I believe the skeleton letter was simply too good to attribute to a fictional source.

hockeymom (#143)

A gust of wind blowing through the eye socket of a skeleton.


mathnet (#27)

Signed, Edith!

Bittersweet (#765)

A fart seeping from the asshole of a corpse that shit itself to death.


Joe Berkowitz (#5,534)

This just made me laugh all over the place. Love it.

jolie (#16)

The sizable mammaries of a woman from Kentucky


They never print my titty art

This gives me a Friday feeling.

deepomega (#1,720)

Would it be gauche to write my own letters to the editors of letters to the editors of womens magazines? My letter would be:

Dear Editor,

Will you go out with me? Circle one.

Yes No

Deep O., Los Angeles, CA

Tuna Surprise (#573)

Looks like Marie Claire is going to have to circle 'No'.

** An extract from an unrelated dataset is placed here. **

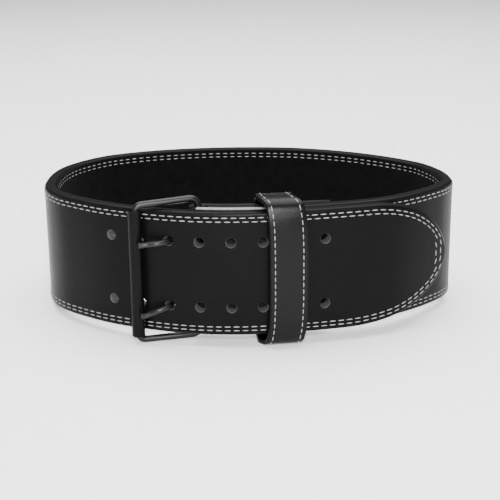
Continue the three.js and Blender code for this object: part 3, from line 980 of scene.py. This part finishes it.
def make_prong(name, hole, drop):
    """A prong through that hole, its tip lower than the hole by the drop."""
    path = prong_line(hole, drop)
    mesh = bpy.data.meshes.new(name)
    mesh.from_pydata([tuple(p) for p in path], [(k, k + 1) for k in range(len(path) - 1)], [])
    prong = bpy.data.objects.new(name, mesh)
    bpy.context.collection.objects.link(prong)
    prong = wire_round(prong, prong_radius)
    prong.data.materials.clear()
    prong.data.materials.append(black_enamel)
    prong.data.materials.append(cut_metal)
    slope = loop.at(np.array([roller_distance % loop.length]))[1][0]
    out = Vector((slope[1], -slope[0], 0))
    tip = Vector(path[-1])
    cut = ((tip - Vector(path[-2])).normalized() + out * tip_slant).normalized()
    only(prong)
    bpy.ops.object.mode_set(mode="EDIT")
    bpy.ops.mesh.select_all(action="SELECT")
    bpy.ops.mesh.bisect(
        plane_co=tip - out * prong_radius * MM, plane_no=cut, clear_outer=True, use_fill=True
    )
    bpy.ops.object.mode_set(mode="OBJECT")
    for face in prong.data.polygons:
        near = (face.center - tip).length < tip_reach_back * MM
        face.material_index = 1 if near and face.normal.dot(cut) > along_cut else 0
    bpy.ops.object.select_all(action="DESELECT")
    bpy.ops.mesh.primitive_torus_add(
        major_radius=(wire_radius + seat_gap + prong_radius) * MM, minor_radius=prong_radius * MM,
        major_segments=eye_sides[0], minor_segments=eye_sides[1],
        location=(pivot_centre[0] * MM, pivot_centre[1] * MM, (hole + eye_lift * drop) * MM),
    )
    eye = bpy.context.object
    bpy.ops.object.transform_apply(location=True)
    eye.data.materials.append(black_enamel)
    prong.select_set(True)
    bpy.context.view_layer.objects.active = prong
    bpy.ops.object.join()
    stand_up(prong)
    return prong


lower_drop = 7.5
upper_drop = 2.2
hand_in(make_prong("lower_prong", hole_heights[0], lower_drop), "black_metal", "prong_lower")
hand_in(make_prong("upper_prong", hole_heights[1], upper_drop), "black_metal", "prong_upper")

# %% [markdown]
# ## Stitching
# Two rows of lockstitch follow the edges outside and inside, and the outer ones run round the
# tip. One stitch is a small stretched ball that sinks at its ends; it is copied along each row.

# %% One stitch
stitch_pitch = 7.0
stitch_length = 5.2
stitch_width = 0.95
stitch_height = 0.8
stitch_sides = 8
stitch_rings = 5

bpy.ops.object.select_all(action="DESELECT")
bpy.ops.mesh.primitive_uv_sphere_add(
    segments=stitch_sides, ring_count=stitch_rings, radius=0.5, rotation=(0, math.pi / 2, 0)
)
one_stitch = bpy.context.object
bpy.ops.object.transform_apply(rotation=True)
stitch_points = np.array([v.co for v in one_stitch.data.vertices])
stitch_points *= (stitch_length, stitch_height, stitch_width)
stitch_faces = [list(face.vertices) for face in one_stitch.data.polygons]
bpy.data.objects.remove(one_stitch)
print("faces in a stitch:", len(stitch_faces))


# %% Sew rows of stitches
def even_places(line, pitch, start=0.5):
    """Points and slopes at an even pitch along a line of (distance, height) points."""
    rail = Rail(line)
    return rail.at((np.arange(int(rail.length / pitch)) + start) * pitch)


def sew(name, rows, depth, path, slot_name, stitch=stitch_points):
    """One object with a stitch at every place of the rows, its middle at that depth."""
    flats, faces = [], []
    for points, slopes in rows:
        for point, slope in zip(points, slopes):
            across = np.array([-slope[1], slope[0]])
            spread = point + stitch[:, 0:1] * slope + stitch[:, 2:3] * across
            base = len(flats) * len(stitch)
            flats.append(np.column_stack([spread[:, 0], depth + stitch[:, 1], spread[:, 1]]))
            faces += [[base + corner for corner in face] for face in stitch_faces]
    mesh = bpy.data.meshes.new(name)
    mesh.from_pydata((np.vstack(flats) * MM).tolist(), [], faces)
    seam = bpy.data.objects.new(name, mesh)
    bpy.context.collection.objects.link(seam)
    mesh.materials.append(grey_thread)
    bend(seam, path)
    hand_in(seam, slot_name)


# %% Outer and inner seams
row_offsets = (4.2, 7.3)
seam_end = 4.0
outer_sink = 0.05
inner_sink = 0.2


def edge_rows(start, offset, around):
    """The outline of the strap, moved in by an offset: one line round the tip, or its two edges."""
    distances = stations_from(start)
    lower, upper = outline_from(distances)
    lower = lower + outline_normals(lower, 1) * offset
    upper = upper + outline_normals(upper, -1) * offset
    inside = distances < tip_end - offset
    if around:
        return [np.vstack([lower[inside], upper[inside][::-1]])]
    short = distances < loop.length + pivot_distance - seam_end
    return [lower[short], upper[short]]


outer_start = ply_step + seam_end
outer_rows = [
    even_places(line, stitch_pitch)
    for off in row_offsets
    for line in edge_rows(outer_start, off, True)
]
sew("outer_stitching", outer_rows, -outer_sink, strap_path, "black_leather")
inner_start = pivot_distance + rear_length + seam_end
inner_rows = [
    even_places(line, stitch_pitch, 0.0)
    for off in row_offsets
    for line in edge_rows(inner_start, off, False)
]
sew("inner_stitching", inner_rows, strap_thick - inner_sink, strap_path, "black_suede")

# %% [markdown]
# The fold is sewn down with the same rows inside. The keeper has one row along each edge, of
# shorter and finer stitches.

# %% Fold and keeper seams
seam_points = 40
fold_from = front_length + wrap_length + 12.0
fold_to = fold_length - 6.0
fold_along = np.linspace(fold_from, fold_to, seam_points)
fold_rows = [
    even_places(np.array([[a, h] for a in fold_along]), stitch_pitch)
    for off in row_offsets
    for h in (off, strap_height - off)
]
sew("fold_stitching", fold_rows, -outer_sink, fold_path, "fold_leather")
keeper_pitch = 5.5
keeper_row_in = 4.0
keeper_seam_end = 2.0
keeper_along = np.linspace(keeper_seam_end, keeper_ring.length - keeper_seam_end, 2 * seam_points)
keeper_lines = [
    np.array([[a, side * (half_width - keeper_row_in)] for a in keeper_along]) for side in (-1, 1)
]
keeper_seams = [even_places(line, keeper_pitch) for line in keeper_lines]
keeper_stitch = stitch_points * (0.78, 1, 0.9)
sew("keeper_stitching", keeper_seams, -outer_sink, keeper_path, "black_leather", keeper_stitch)

# %% [markdown]
# ## Studio
# The belt stands on a broad white floor under soft lights. A large one overhead gives the shadow
# and the line along the rim. Two in front, one above the other, light the faces and put the
# highlights on the metal. Two weak ones at the sides give the paler bands on the round sides.

# %% Floor and sky
floor_size = 60.0
sky_strength = 0.22
bpy.ops.object.select_all(action="DESELECT")
bpy.ops.mesh.primitive_plane_add(size=floor_size, location=(0, 2, 0))
floor = bpy.context.object
floor.name = "studio_floor"
white_paper = new_finish(
    "matte_white_paper",
    {"Base Color": paint("#fafafa"), "Roughness": 0.9, "Specular IOR Level": 0.1},
)[0]
floor.data.materials.append(white_paper)

sky = bpy.data.worlds.new("white_studio_room")
sky.use_nodes = True
backdrop = sky.node_tree.nodes["Background"]
backdrop.inputs["Color"].default_value = paint("#ffffff")
backdrop.inputs["Strength"].default_value = sky_strength
bpy.context.scene.world = sky


# %% Soft lights
def soft_light(name, place, aim, size, power):
    """A square soft light at a place, aimed at a point."""
    light = bpy.data.lights.new(name, "AREA")
    light.shape = "SQUARE"
    light.size = size
    light.energy = power
    lamp = bpy.data.objects.new(name, light)
    lamp.location = place
    lamp.rotation_euler = (Vector(aim) - Vector(place)).to_track_quat("-Z", "Y").to_euler()
    bpy.context.collection.objects.link(lamp)


on_floor = (0, 0, 0)
on_belt = (0, 0, 0.05)
soft_light("overhead_softbox", (0.0, 0.35, 1.6), on_floor, size=2.0, power=95)
soft_light("front_softbox", (0.1, -1.85, 1.0), on_belt, size=0.5, power=80)
soft_light("low_front_softbox", (0.1, -1.95, 0.65), on_belt, size=0.5, power=16)
soft_light("left_softbox", (-1.3, 0.2, 0.7), on_belt, size=0.8, power=1.5)
soft_light("right_softbox", (1.3, 0.2, 0.7), on_belt, size=0.8, power=1.5)

# %% [markdown]
# ## Camera
# The photo was taken with a long lens from a little above. The camera leans with the belt, so it
# is placed beside the loop first, like the pieces.

# %% Camera
photo_pixels = 500.0
focal_pixels = 1160.0
shift_pixels = -1.4
sensor_width = 36.0
pitch = math.radians(17.33)
roll = math.radians(-0.55)
camera_spot = Vector((0.0, -849.33, 336.56))
forward = Vector((0, math.cos(pitch), -math.sin(pitch)))
up = Vector((0, math.sin(pitch), math.cos(pitch)))
right = Vector((1, 0, 0))
image_right = math.cos(roll) * right + math.sin(roll) * up
image_up = -math.sin(roll) * right + math.cos(roll) * up
camera_data = bpy.data.cameras.new("long_lens")
camera_data.sensor_width = sensor_width
camera_data.lens = sensor_width * focal_pixels / photo_pixels
camera_data.shift_y = shift_pixels / photo_pixels
camera_data.clip_start = 0.05
camera_data.clip_end = 50.0
camera = bpy.data.objects.new("photo_camera", camera_data)
axes = Matrix([image_right, image_up, -forward]).transposed()
camera_place = Matrix.Translation(belt_place * MM + lean @ camera_spot * MM)
camera.matrix_world = camera_place @ (lean @ axes).to_4x4()
bpy.context.collection.objects.link(camera)
bpy.context.scene.camera = camera
print("lens in mm:", round(camera_data.lens, 1))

Sure, we say what we want is a dude who is kind and funny … but maybe what we don't say out loud (and also don't totally acknowledge in the privacy of our hearts, either) is that what's even more important to us is finding a big gun who is professionally successful and physically attractive. We want a man who is such a hotshot that other people will say, "Oh – look at him! And look at her with him. What a sexy couple."

deepomega (#1,720)

You are making some bold assumption about my handsomeness, Tuna!

deepomega (#1,720)


Miles Klee (#3,657)

@deepomega: I want a T-shirt of the penultimate panel.

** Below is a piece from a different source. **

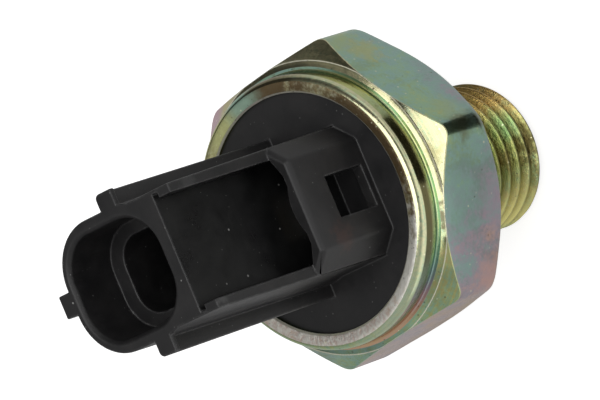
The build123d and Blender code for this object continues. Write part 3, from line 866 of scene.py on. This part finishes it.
# Contact spring: the blade's pad holds its upper end, and the rising plate presses it together from below
spring = {
    "still": 0.5,  # height at each end that follows its neighbour as it is
    "sharp": 40, "weld": 0.001,
    "shades": [(0.0, (0.62, 0.36, 0.20)), (1.0, (0.82, 0.55, 0.34))], "metal": 1.0,
    "rough": 0.27, "scale": 1.5, "fineness": 6.0, "lineDepth": 0.4, "bump": 0.25,
}


def dressSpring():
    mesh = bmesh.new()
    mesh.from_mesh(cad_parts["contact_spring"].data)
    bmesh.ops.remove_doubles(mesh, verts=mesh.verts, dist=spring["weld"] * mm)
    piece = meshObject("spring_coil", mesh, spring["sharp"])
    piece.data.materials.append(innerMaterial("contact_spring_finish", spring))
    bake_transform(piece)
    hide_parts("contact_spring")


dressSpring()
print("spring made")


# Studio: pale floor, one large soft lamp over the camera's side, and a room that is dim behind the object
studio = {
    "floorSize": 1.6,  # metres
    "floorGap": 0.02, "floorGrey": 0.7, "floorGlow": (0.74, 0.0),  # for camera and glossy rays
    "floorOpen": 0.3,  # the floor is clear to rays this short, so that the stem's end is lit and shows from below
    "floorFar": (37.0, 48.0, 0.5),  # paler for glossy rays: start, full, more strength
    "floorAside": ((25.0, 5.0), (0.0, -20.0)),  # where it is paler, along X and along Y: start, full
    "roomGrey": 0.34,
    "room": (  # share of the height from below to above, brightness
        (0.0, 0.30), (0.5, 0.42), (0.56, 0.36), (0.64, 0.18), (0.8, 0.24), (0.885, 0.56), (1.0, 0.36)),
    "side": (0.15, 0.8, 0.9, 0.6, 0.5),  # paler wall on one side: start, full, upper end, full, brightness
    "dim": (0.12, 0.45, 0.36),  # dimmer wall on the other side: start, full, share that is left
    "dimRise": (-0.1, 0.05),  # height at which it starts and is full
    "window": (0.18, 0.45, 0.35, 0.12, 0.95),  # pale wall on the near side: start, full, upper end, full, brightness
    "lamp": {"direction": (0.09, -0.40, 0.90), "distance": 0.62, "size": (0.68, 0.70), "watts": 2.5},  # metres
    "card": (22.0, 54.0, -100.0, -50.0),  # inner and outer radius, first and last direction
    "cardLift": 0.4, "cardSteps": 12, "cardColour": (0.045, 0.045, 0.035),
}


def makeFloor():
    half = studio["floorSize"] / 2
    mesh = bmesh.new()
    low = cadBox[0].z - studio["floorGap"] * mm
    corners = ((-half, -half), (half, -half), (half, half), (-half, half))
    mesh.faces.new([mesh.verts.new((x, y, low)) for x, y in corners])
    floor = meshObject("floor", mesh)
    material, tree = emptyMaterial("floor_white")
    grey = studio["floorGrey"]
    diffuse = addNode(tree, "ShaderNodeBsdfDiffuse", {"Color": (grey, grey, grey, 1)})
    path = addNode(tree, "ShaderNodeLightPath").outputs
    place = addNode(tree, "ShaderNodeTexCoord").outputs["Object"]
    flat = vectorNode(tree, "MULTIPLY", place, (1, 1, 0))[0]
    reach = addNode(tree, "ShaderNodeVectorMath", {0: flat}, operation="LENGTH").outputs["Value"]
    xyz = axesOf(tree, place)
    (xFrom, xTo), (yFrom, yTo) = studio["floorAside"]
    aside = times(tree, spread(tree, xyz["X"], xFrom * mm, xTo * mm), spread(tree, xyz["Y"], yFrom * mm, yTo * mm))
    forCamera, forGloss = studio["floorGlow"]
    start, full, more = studio["floorFar"]
    forGloss = mathNode(tree, "MULTIPLY_ADD", spread(tree, reach, start * mm, full * mm, 0.0, more), aside, forGloss)
    strength = mathNode(tree, "MULTIPLY_ADD", path["Is Camera Ray"], forCamera,
                        times(tree, path["Is Glossy Ray"], forGloss))
    glow = addNode(tree, "ShaderNodeEmission", {"Color": (1, 1, 1, 1), "Strength": strength})
    lit = addNode(tree, "ShaderNodeAddShader", {0: diffuse.outputs[0], 1: glow.outputs[0]})
    below = addNode(tree, "ShaderNodeNewGeometry").outputs["Backfacing"]
    close = mathNode(tree, "LESS_THAN", path["Ray Length"], studio["floorOpen"] * mm)
    clear = addNode(tree, "ShaderNodeBsdfTransparent")
    endMaterial(tree, addNode(tree, "ShaderNodeMixShader", {
        "Fac": mathNode(tree, "MAXIMUM", below, close), 1: lit.outputs[0], 2: clear.outputs[0]}))
    floor.data.materials.append(material)


def makeCard():  # black card on the floor, out of the picture, that draws the dark lines along a corner and a wall
    mesh = bmesh.new()
    z = cadBox[0].z / mm + studio["cardLift"]
    inner, outer, first, last = studio["card"]
    steps = studio["cardSteps"]
    turns = [radians(first + (last - first) * i / steps) for i in range(steps + 1)]
    near, far = ([mesh.verts.new(Vector((radius * cos(a), radius * sin(a), z)) * mm) for a in turns]
                 for radius in (inner, outer))
    for i in range(steps):
        mesh.faces.new((near[i], far[i], far[i + 1], near[i + 1]))
    card = meshObject("black_card", mesh)
    material, tree = emptyMaterial("card_black")
    endMaterial(tree, addNode(tree, "ShaderNodeBsdfDiffuse", {"Color": (*studio["cardColour"], 1)}))
    card.data.materials.append(material)
    card.visible_camera = False
    card.visible_shadow = False
    card.visible_diffuse = False


def makeWorld():
    world = bpy.data.worlds.new("studio")
    bpy.context.scene.world = world
    world.use_nodes = True
    tree = world.node_tree
    tree.nodes.clear()
    path = addNode(tree, "ShaderNodeLightPath").outputs
    seen = mathNode(tree, "MAXIMUM", path["Is Glossy Ray"], path["Is Transmission Ray"])
    xyz = axesOf(tree, addNode(tree, "ShaderNodeTexCoord").outputs["Generated"])
    height = xyz["Z"]
    backdrop = rampOf(tree, spread(tree, height, -1.0, 1.0), [(at, (v, v, v)) for at, v in studio["room"]])
    sideStart, sideFull, sideEnd, sideTop, pale = studio["side"]
    beside = times(tree, spread(tree, times(tree, xyz["X"], -1.0), sideStart, sideFull),
                   spread(tree, height, sideEnd, sideTop))
    backdrop = mixColours(tree, beside, backdrop, (pale, pale, pale, 1))
    start, full, left = studio["dim"]
    away = times(tree, spread(tree, xyz["X"], start, full), spread(tree, height, *studio["dimRise"]))
    backdrop = mixColours(tree, away, backdrop, (left, left, left, 1), "MULTIPLY")
    start, full, above, level, bright = studio["window"]
    near = spread(tree, times(tree, xyz["Y"], -1.0), start, full)
    low = spread(tree, mathNode(tree, "ABSOLUTE", height), above, level)
    backdrop = mixColours(tree, times(tree, near, low), backdrop, (bright, bright, bright, 1))
    grey = studio["roomGrey"]
    colour = mixColours(tree, seen, (grey, grey, grey, 1), backdrop)
    colour = mixColours(tree, path["Is Camera Ray"], colour, (1, 1, 1, 1))
    background = addNode(tree, "ShaderNodeBackground", {"Color": colour, "Strength": 1.0})
    tree.links.new(background.outputs[0], addNode(tree, "ShaderNodeOutputWorld").inputs[0])


def makeLamp():
    settings = studio["lamp"]
    lamp = bpy.data.lights.new("key", "AREA")
    lamp.shape = "RECTANGLE"
    lamp.energy = settings["watts"]
    lamp.size, lamp.size_y = settings["size"]
    z = Vector(settings["direction"]).normalized()
    x = (Vector((1, 0, 0)) - z * z.x).normalized()
    made = bpy.data.objects.new("key", lamp)
    made.matrix_world = (Matrix.Translation(z * settings["distance"])
                         @ Matrix((x, z.cross(x), z)).transposed().to_4x4())
    bpy.context.collection.objects.link(made)


makeFloor()
makeCard()
makeWorld()
makeLamp()
bpy.context.scene.view_settings.view_transform = "Standard"
print("studio ready")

This is the best thing ever.

Patrick M (#404)

The woman from Kentucky wrote "TIIIIITS" but the accurate way to write that is "TVTS".

dntsqzthchrmn (#2,893)


iantenna (#5,160)

you're NVTS! N-V-T-S, NVTS!

City_Dater (#2,500)

Thank you so very much for this.

delrayser (#319)

How much do I love the fact that the "skeleton that killed itself" letter is signed "Edith Z., Brooklyn"? (Answer: ALL OF THEM.)

Dave Bry (#422)

Hooray! I have missed these.

sox (#652)

If we are supposed to be impressed that she couldn't be bothered to wear makeup, then I am super impressed that she has black eyeliner tattooed permanently to her eyes. That seems quite scary.

Has Edith done a Sedaratives yet?

dr.funke (#336)

Oh, yes, so good. The ol' vaselined rubber crotch rebirth trick.

barnhouse (#1,326)

Like in the Almodovar movie!

This was my favorite one so far.

(Also the style reminds me of LOLCait?)

sargasm (#104)

Snorting audibly here. Thanks!

Atencio (#399)

These are the best thing on the internet. I will buy the book when it eventually comes out.

Tulletilsynet (#333)

Better than ever. Winner in the category "Perfection in a Genre That the Author Was Obliged to Invent and That Was Crying Out to Be Invented by Just This Author."

Mister_Neutron (#5,921)

This is my first exposure to Edith's work, and I have nothing to add to the praises above except that I heartily concur. Can't wait to go through the archives!

scroll_lock (#4,122)

Those are Etch-A-Sketch tits and I love Edith.

Sarah (#6,653)

This is so good I feel like I just got born.

lilbeanie (#4,082)

Ediiiiiith I love you!!! I tell everyone you're my favorite writer, and no offense, but when they're like "Who?" I'm all "Fuck you."

jaysond (#6,734)

That cover has been Photoshopped. I know because I have seen a few 'shops in my day.